That's amazing. So simple. I hope Singh gets something out of this.

I wonder if the NOX levels are higher, since so much more heat is concentrated during the main combustion event?
 
Once , a fair while ago, I teched post race protest at a local track. A kart in the WKA stock class spun during a race , and took off chasing down about 10 karts and went to the front and won. These engines are blueprinted stockers and real close in power. So during the teardown, by a protest , everything checked out perfect, except the carb bore had a spiral helical groove .070 wide, .030 deep cut the length of the bore. The cam, head, ports,fuel,crank, rod and piston,everything else,passed easily, What was the deal with the illegal carb, The guy ran em down quicker than was thought posible with just a groove in thecarb bore. I'm thinking a vortex was made in the bore , the type where the groove speeds up the hot air and pulls it outward , while the cold air stays in the center , the faster hot air puts a vacume on the volume of cold air, causing alot higher velocity and volume to fill the cyl.
 
you know years ago smokey unick developed a hot air engine or as it is now called adiabatic engine this enging used extreem heat in the intake to superheat the air and gas to a plasma charge (there is that word again) the problem was that when it expanded from the extreme heat there were big reversion problems now this air fuel charge were heated to 440 degrees f so he had to use a check valve for his anti reversion device does any body know what this was....it was a turbo . well i know this info doesnt help us ...but if there was some way to keep that intake pressurized when the throttle shut....... but one way race engines do this is to have individual throttle plates close to the intake port and this takes care of many dynamics instead of it being a 6 cyl engine it is 6 single cyl engine that share a pressurized air supply throttle response ie great on an ir engine (individual runner) robby
 
yes great tip about the primer it is some tough sruff i restored a porsche this year and welded in many panels and used many cans thank you for the tip robby
 
The heads,

I think the ultimate heads to use should be hemi heads with twin sparkplugs and twin over head cams with a new intake design and bigger channels.
 
Holy.. ..

I tried several times to get information on Mr. Singh and how to contact him on my success using his simple process to the combustion chamber of my Nissan heads. You should see the plugs that I pull out of the nissan.. They look like I've never put them in. Perfectly white. Which I'd see as lean or too hot of a heat range. I've tried colder plugs with the same result!
I did this to my boy's 2 stroke PW50 (little mini bike) Made a series of diamond cuts in the top of the head pointing toward the plug. Pop'd the head back on and took them for a few more trip's around the block. Pulled the plug and it's casper white. Weird!!!!
It must be the turbulance created when the piston is coming up forcing the air/fuel to swirl and mix. Sure works.
They don't have to be very deep.. I'll try it on my heads and post a pic.

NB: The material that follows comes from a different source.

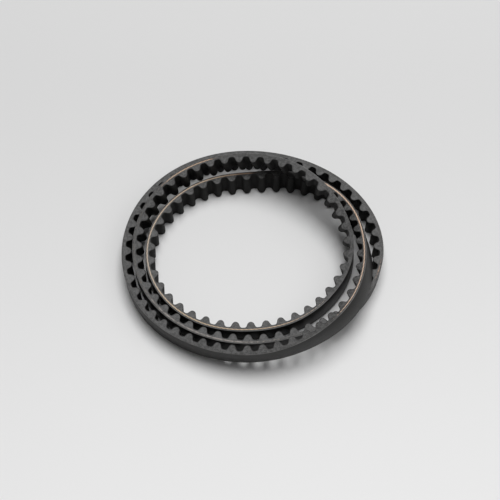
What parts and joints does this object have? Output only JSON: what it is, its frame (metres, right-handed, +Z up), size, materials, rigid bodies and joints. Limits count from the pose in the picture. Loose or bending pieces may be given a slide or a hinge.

I know we are all fuel injected here but back in my Small Block No2 days I'd take stainless steel screen (looks like regular screen door stuff) and sandwitch it between two holley gaskets with High temp RTV.
I'd place that under a 1/2 or 1" spacer (to clear the throttle blades) and i'd pick up 3-4 tenths. Brakes up the unatomized fuel droplets that can actually burn. It'd idle better and if you dropped somthing in the carb you can retreive it with ease. If your going to do that use a Stainless screen and a SPACER! Funny you mentioned Smoky Yunick.. I sent him one to try on a test engine back then.. didn't hear anything but it was cool to talk to a legend!!! Hell of a nice guy. Spent at least a hour talking about rod ratio fueling ect.. neat day in my life.. :)

Weld through primer.. Another accidental find :biggrin:

Great Ideas guys.. let's keep think'n..

~Scott
 
An aquaintance of mine, Murl Bruton (The Wizard), who is no longer with us had the chance to meet Smokey Yunick. Smokey was out west and met Murl at his shop. Murl related to me what it was like to talk with him. My friend said, "He's no different than you and I." I took that to mean that he was a down to earth fello, a good ole boy that enjoyed talking cars and loved to tweak and tinker. I sure wish that I had known he was in town. I would have enjoyed meeting him.

About the screens under the carb. I recall seeing in a catalog, some intake gaskets that had screens built into them. It's the same idea that is used on everyones sink faucets. The screen diffuses the water flow causing a uniform flow pattern past the screen , while also aerating the water. I would just worry about sucking a screen. On my Alky ver. 1, I used a diffuser plate under the doghouse of a Bowling Green Customs intake manifold. It was an aluminum plate with very tightly spaced small holes drilled into it. A very course screen if you will. All holes were chamfered on both sides to help flow through the holes. It was very time consuming to make. A lot of holes. I wasn't able to tell if it helped, but I'm sure it didn't hurt. The engine performed as calculated it would.

About additives to methanol. I do plan on playing with the fuel after I get a good tuneup dialed in. It will be interesting to see some comparative results.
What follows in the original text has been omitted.